Now, back to the babies, orphans and vulnerable children of Swaziland.  While you were reading this some of you were thinking, “oh, my husband/son would love to read this!” and others of you were thinking “Oh my gosh, I am NEVER going to Swaziland and neither are my husband/son”.  Frankly, as I was writing it I was thinking “I am never going there!” but alas, I live here.  But I have doors, window screens, bug spray, long boots, long pants, after-bite lotion and a husband to call every time I see a spider.  The babies, orphans and vulnerable children of this country don’t have any of those luxuries, not even a father to call to the rescue.

Who will protect these children from bugs, crocodiles and snakes?
How many children get acid burns each year because they didn’t know to not hold the moth?  How many itch themselves until their arms and legs bleed because they are covered in bites and have no screens to keep out more bugs?
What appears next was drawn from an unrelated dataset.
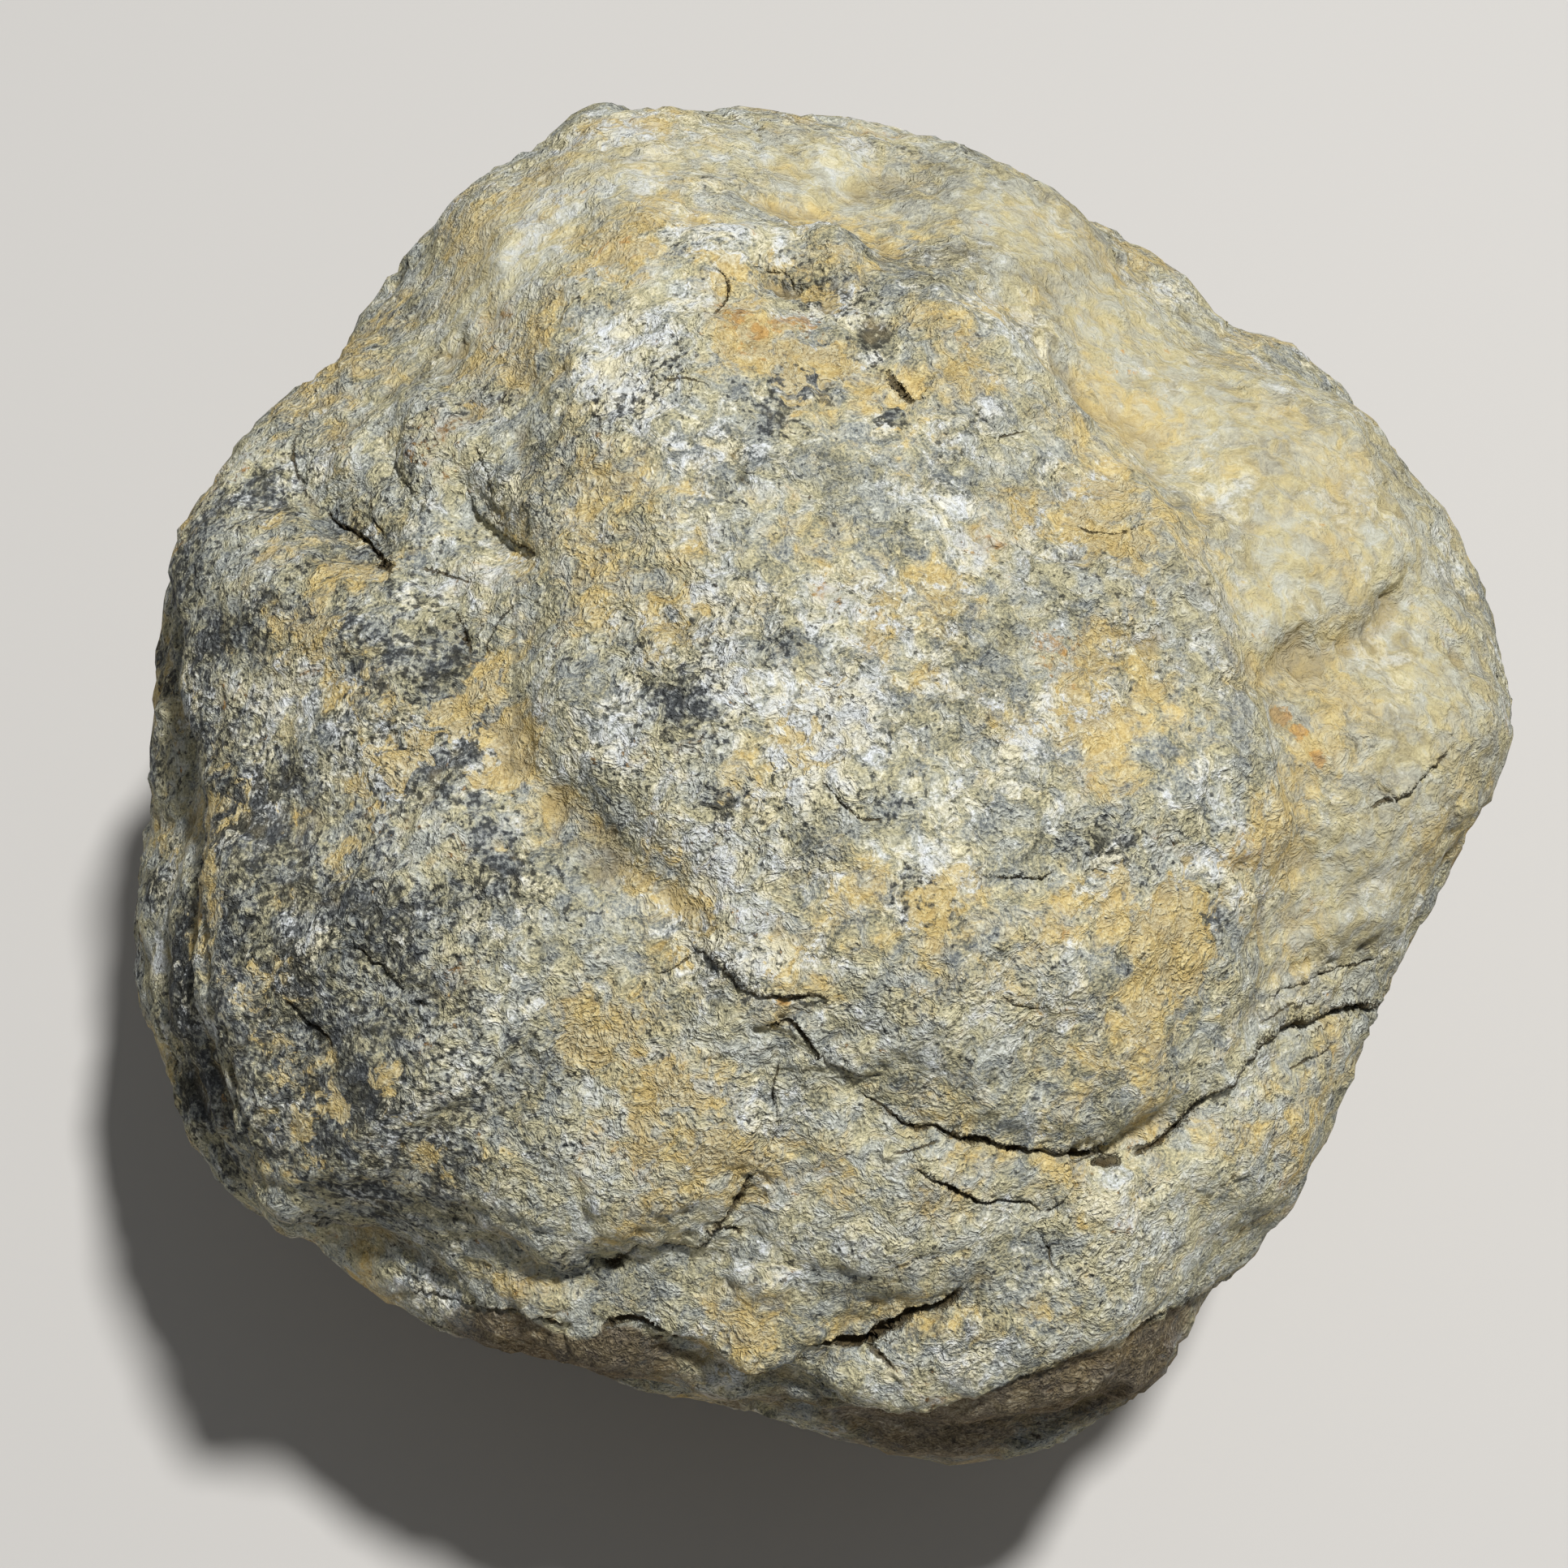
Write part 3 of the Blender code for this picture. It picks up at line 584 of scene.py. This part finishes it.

How many children are at risk from crocodiles or pythons waiting along the road for some small prey to attack?

I am not trying to be dramatic here friends, this is the simply truth.  When a child is left without a mother and/or father, there is no one to teach them about danger, about how to avoid bites or what a crocodile or python sound like in the long grass.  It is estimated that more than half of the population of Swaziland are orphan and vulnerable children.

Thursday was Thanksgiving in the USA and I am thankful for the knowledge of the protection that I have been given throughout my life.  I am thankful for window screens, bug spray and after-bite lotion.  I am thankful for Google to look up photos of bugs/spiders I have seen and thankful for a husband, father to my children, who lives with us and comes to our rescue when we are in distress.  Please pray with me for the children who are not as fortunate as many of us have been.

Live from Swailand … praying for protection for all.